Interestingly, despite strong reactions from artists like Swift, the Wall Street Journal found out that artists are producing more music than they ever have. This is because the process of recording, releasing and marketing music has become much easier in the digital age, a lot of which has been accelerated by streaming. Moreover, though withholding their albums from streaming services have benefitted well-established artists like Adele and Taylor Swift, it is not viable for lesser-known and upcoming artists. With the help of Soundcloud, Bandcamp and similar other applications, indie artists have been able to share and circulate their work with a wider circle of audience. Countless young artists depend on fans sharing their tracks online that drive people to buy their albums on Beatport, which in turn attracts them to their concerts where they make the most money. Hence, the importance of streaming is absolutely relative.

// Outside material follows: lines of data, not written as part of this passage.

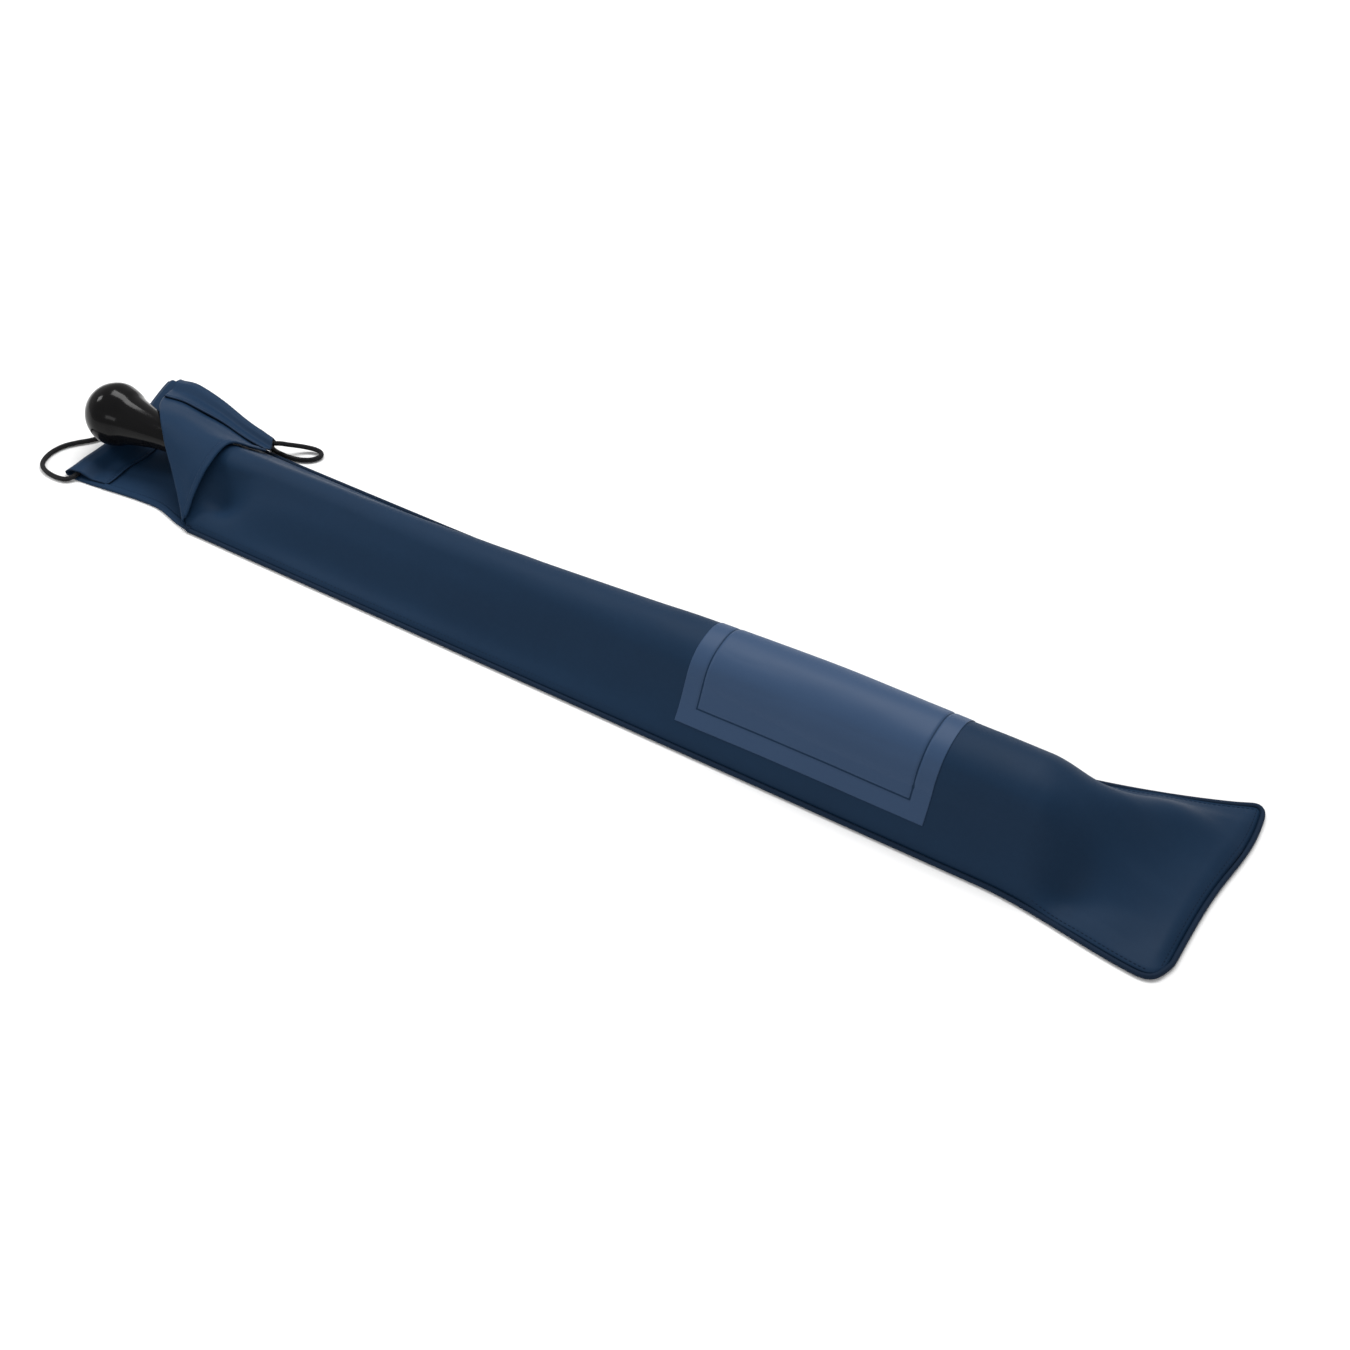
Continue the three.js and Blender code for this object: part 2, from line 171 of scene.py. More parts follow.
def tubePiece(name, points, radius, sides=14, spacing=0.0011):
    # a round strand along the points, closed at both ends, with its length in the uv map
    count = max(8, int(lineLength(points) / spacing))
    line = curveLine(points, count)
    vertices = []
    uvs = []
    faces = []
    side = None
    travelled = 0.0
    for k, here in enumerate(line):
        ahead = line[min(k + 1, count - 1)] - line[max(k - 1, 0)]
        ahead.normalize()
        if side is None:
            side = ahead.cross(up).normalized()
        side = (side - ahead * side.dot(ahead)).normalized()
        lift = side.cross(ahead)
        if k > 0:
            travelled += (here - line[k - 1]).length
        for s in range(sides):
            angle = 2 * math.pi * s / sides
            vertices.append(here + (side * math.cos(angle) + lift * math.sin(angle)) * radius)
            uvs.append((s / sides, travelled))
    for k in range(count - 1):
        for s in range(sides):
            a = k * sides + s
            b = k * sides + (s + 1) % sides
            faces.append((a, b, b + sides, a + sides))
    faces.append(tuple(reversed(range(sides))))
    faces.append(tuple(range((count - 1) * sides, count * sides)))
    return addMesh(name, vertices, faces, uvs)


# the cord: its free stretch outside the mouth, then the runs inside the two channels
cordSizes = {"diameter": 0.004, "inHem": 0.0039}
slackRoute = [
    (9, -51.4, 3.7), (8.4, -56, 3.4), (4, -60.5, 2.6), (-6, -62, 2.2), (-18, -60.5, 2.2),
    (-27, -55.5, 2.2), (-31.5, -47, 2.2), (-32.5, -37, 2.2), (-30, -27, 2.2), (-24, -18, 2.2),
    (-16.5, -9, 2.2), (-10.5, 2, 2.2), (-7, 16, 2.2), (-5.5, 32, 2.2), (-4, 48, 2.2),
    (-1.5, 62, 2.2), (5, 73, 2.2), (17, 79.5, 2.2), (33, 81, 2.2), (52, 79.5, 2.2),
    (72, 78, 2.2), (92, 76.5, 2.2), (104, 74, 2.2), (112, 70.5, 2.2),
]
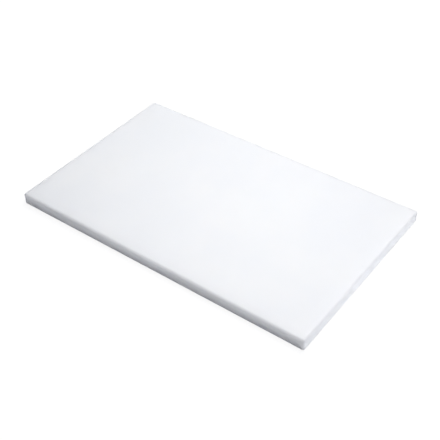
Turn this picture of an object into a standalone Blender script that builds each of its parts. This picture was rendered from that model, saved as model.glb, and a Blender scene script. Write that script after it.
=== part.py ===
"""White polyethylene cutting board: one solid slab, as large as a full-size food pan.

Metres, +Z up. The origin is the middle of the underside, and +X runs along the long side.
Both broad faces are plain and alike, so either one can be the working face. The rim stands
square to them. Its four corners are rounded as seen from above, and a small round-over
takes the sharpness off each broad face where it meets the rim.

Run it with blender --background --python part.py, or from Blender's text editor.
"""

import math

import bmesh
import bpy

# Driving dimensions, in metres
LENGTH = 0.530
WIDTH = 0.325
THICKNESS = 0.020
CORNER_RADIUS = 0.0035
EDGE_RADIUS = 0.003

# Facets in each quarter turn of a rounding
CORNER_FACETS = 8
EDGE_FACETS = 6

# The round-over has to stay inside the corner that it runs around and inside half the slab
LARGEST_SHARE = 0.95

# Polyethylene sheet: a cool white with a satin surface
SHEET_COLOUR = (0.86, 0.88, 0.90, 1.0)
SHEET_ROUGHNESS = 0.42
SHEET_IOR = 1.53

SHARP_ANGLE = math.radians(40)
SQUARE = 0.999  # a unit normal's share along Z that counts as straight up or down


def clear_scene():
    for existing in list(bpy.data.objects):
        bpy.data.objects.remove(existing, do_unlink=True)


def polyethylene():
    material = bpy.data.materials.new("white_polyethylene")
    material.use_nodes = True
    shader = material.node_tree.nodes["Principled BSDF"]
    shader.inputs["Base Color"].default_value = SHEET_COLOUR
    shader.inputs["Roughness"].default_value = SHEET_ROUGHNESS
    shader.inputs["Metallic"].default_value = 0.0
    shader.inputs["IOR"].default_value = SHEET_IOR
    return material


def sawn_blank():
    """The slab as it is sawn from the sheet, standing on z = 0 with its arrises sharp."""
    blank = bmesh.new()
    bmesh.ops.create_cube(blank, size=1.0)
    bmesh.ops.scale(blank, vec=(LENGTH, WIDTH, THICKNESS), verts=blank.verts)
    bmesh.ops.translate(blank, vec=(0.0, 0.0, THICKNESS / 2), verts=blank.verts)
    return blank


def round_edges(blank, edges, radius, facets):
    bmesh.ops.bevel(
        blank,
        geom=edges,
        offset=radius,
        offset_type="OFFSET",
        segments=facets,
        profile=0.5,
        affect="EDGES",
        material=-1,
    )
    blank.normal_update()


def upright_edges(blank):
    """The four edges where one side of the rim meets the next."""
    return [e for e in blank.edges if abs(e.verts[0].co.z - e.verts[1].co.z) > THICKNESS / 2]


def broad_face_edges(blank):
    """Both outlines of the slab: each edge there has a broad face on one side only."""
    return [e for e in blank.edges if sum(abs(f.normal.z) > SQUARE for f in e.link_faces) == 1]


def rounded_slab():
    blank = sawn_blank()
    blank.normal_update()
    round_edges(blank, upright_edges(blank), CORNER_RADIUS, CORNER_FACETS)
    edge_radius = min(EDGE_RADIUS, LARGEST_SHARE * CORNER_RADIUS, LARGEST_SHARE * THICKNESS / 2)
    round_edges(blank, broad_face_edges(blank), edge_radius, EDGE_FACETS)
    mesh = bpy.data.meshes.new("board")
    blank.to_mesh(mesh)
    blank.free()
    mesh.shade_smooth()
    mesh.set_sharp_from_angle(angle=SHARP_ANGLE)
    return mesh


def board():
    slab = bpy.data.objects.new("board", rounded_slab())
    slab.data.materials.append(polyethylene())
    bpy.context.scene.collection.objects.link(slab)
    return slab


def main():
    clear_scene()
    board()


main()
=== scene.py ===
"""The looks of the white polyethylene cutting board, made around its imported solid.

Metres, +Z up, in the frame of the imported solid. The board is modelled again with finer
roundings, in the same place and at the same size. Its material is milky polyethylene that
lets light in: the broad faces have the grain of pressed sheet, and the rim has the marks of
the cutter that trimmed it. A pale floor, soft lamps and the camera make up the studio.
"""

import math

import bmesh
import bpy
from mathutils import Matrix, Vector


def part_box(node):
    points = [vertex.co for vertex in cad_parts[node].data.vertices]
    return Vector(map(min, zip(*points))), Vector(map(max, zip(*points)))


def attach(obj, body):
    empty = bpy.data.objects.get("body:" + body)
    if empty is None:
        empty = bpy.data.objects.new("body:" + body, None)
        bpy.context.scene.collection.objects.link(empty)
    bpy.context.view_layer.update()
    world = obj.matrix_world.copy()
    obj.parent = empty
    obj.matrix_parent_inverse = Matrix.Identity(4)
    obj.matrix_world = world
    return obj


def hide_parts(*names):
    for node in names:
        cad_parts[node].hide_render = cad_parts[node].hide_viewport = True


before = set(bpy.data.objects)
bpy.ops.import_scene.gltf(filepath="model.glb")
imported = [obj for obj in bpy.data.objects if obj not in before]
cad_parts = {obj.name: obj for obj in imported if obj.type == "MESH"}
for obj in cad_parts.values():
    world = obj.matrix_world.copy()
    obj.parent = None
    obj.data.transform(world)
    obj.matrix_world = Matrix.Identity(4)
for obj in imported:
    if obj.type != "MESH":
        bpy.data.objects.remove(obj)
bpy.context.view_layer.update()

UP = Vector((0.0, 0.0, 1.0))
LEVEL = 0.999  # a unit normal's share along Z from which its face counts as level

# The board's roundings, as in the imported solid, and the facets in each quarter turn
CORNER_RADIUS = 0.0035
EDGE_RADIUS = 0.003
CORNER_FACETS = 16
EDGE_FACETS = 12

# A flat face starts this far inside its rounded edge, so that only the rounding is shaded round
FLAT_MARGIN = (CORNER_RADIUS - EDGE_RADIUS) / 2

# Polyethylene, whose clouds run from the first white to the paler one. The paler white is partly the
# sheet's own tone and partly painted sheen
SHEET_WHITE = (0.885, 0.903, 0.945)
SHEET_PALE_AND_SHEEN = (0.905, 0.918, 0.952)
SHEET_IOR = 1.53
LIGHT_DEPTH = 0.024
LIGHT_DEPTH_BY_COLOUR = (1.0, 0.98, 0.95)

# The clouds of own tone and painted sheen, and the noise levels at which they start and are at their
# palest
CLOUD_AND_SHEEN_SIZE = 0.09
CLOUD_AND_SHEEN_SEED = 26.5  # the draw of clouds whose pale streak, a painted sheen, lies as in the photograph
CLOUD_AND_SHEEN_START = 0.35
CLOUD_AND_SHEEN_FULL = 0.68

# The broad faces: a grain of low pebbles, with finer and fainter sand on them
GRAIN_SIZE = 0.0009
GRAIN_DEPTH = 0.000022
SAND_FINENESS = 3.7
SAND_SHARE = 0.35
FACE_ROUGHNESS = 0.46
CLOUD_AND_SHEEN_ROUGHNESS = -0.05  # what a cloud at its palest adds; its paleness is partly painted sheen

# The rim: an upright ripple that wanders a little, and streaks that run up the rim
RIPPLE_PITCH = 0.0016
RIPPLE_SHARE = 0.3
WANDER = 1.6
WANDERS_PER_PITCH = 0.11
STREAKS_PER_PITCH_ALONG = 2.3
STREAKS_PER_PITCH_UP = 0.06
MARKS_DEPTH = 0.000030
RIM_ROUGHNESS = 0.33
MARKS_ROUGHNESS = 0.08  # what the marks add

# How far in from a broad face the rim's finish begins, and is there in full
RIM_START = 0.00001
RIM_FULL = 0.0004

# The floor lies a hair below the board. Near the board, part of the white that the camera sees
# there is matte and takes the shadow. Further off the floor is as plain as the background.
FLOOR_SIDE = 12.0
FLOOR_DROP = 0.0002
FLOOR_COLOUR = (0.85, 0.85, 0.85)
FLOOR_WHITE = 1.05
FLOOR_MATTE_SEEN = 0.18
FLOOR_MATTE_MIRRORED = 0.85
SHADOW_REACH = 0.14
BACKGROUND_WHITE = (1.0, 1.0, 1.0)

# The studio's even light
SURROUND_COLOUR = (0.23, 0.40, 1.0)
SURROUND_STRENGTH = 0.045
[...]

The charts have also been altered by the format of music streaming. For example, the UK Official Chart company decide to equate 150 streams to one sale. This specific number is, in fact, quite arbitrary. But the bigger problem is that popular artists crowd the chart with their non-singles. A few years back, all the sixteen songs from Ed Sheeran’s album Divide contested actual singles and occupied the chart. Though new rules have been made as an amend, it still exposes the limitations and fragility of the whole system.

In recent times, when the pandemic has unleashed havoc on the music industry by completely shutting out the lucrative option of live music, streaming platforms have an opportunity to make amends. Apart from streaming recorded songs, these platforms have started organising virtual concerts. Some have even offered direct or indirect financial assistance to support the music community, such as the launch of Spotify’s fundraising option, which allows artists to raise funds through their profiles. Or the repeated ‘Bandcamp Friday’ efforts, which sees the platform hand 100% of sales to the artist. On the other hand, YouTube’s campaign “Stay Home #WithMe” has enabled artists to post and share content with their fans from home and has allowed listeners to donate directly to the artists. Despite these innovative measures, the streaming rate has surprisingly gone down during the lockdown. A statistical demonstration shows an 11% fall in Spotify streams that too in the world’s largest hits, in April 2020.

Evidently, the industry is still figuring out ways to cope with this new format that is unreliable and prone to change. Although the awareness about the hardships faced and losses suffered by the industry is increasing, there is a considerable gap between the problems and the solutions. Keeping the additional challenge of the pandemic in mind, methods of reform should be prioritised and put to action as soon as possible. The end issue remains, however; artists need to earn a respectful amount of money for their work.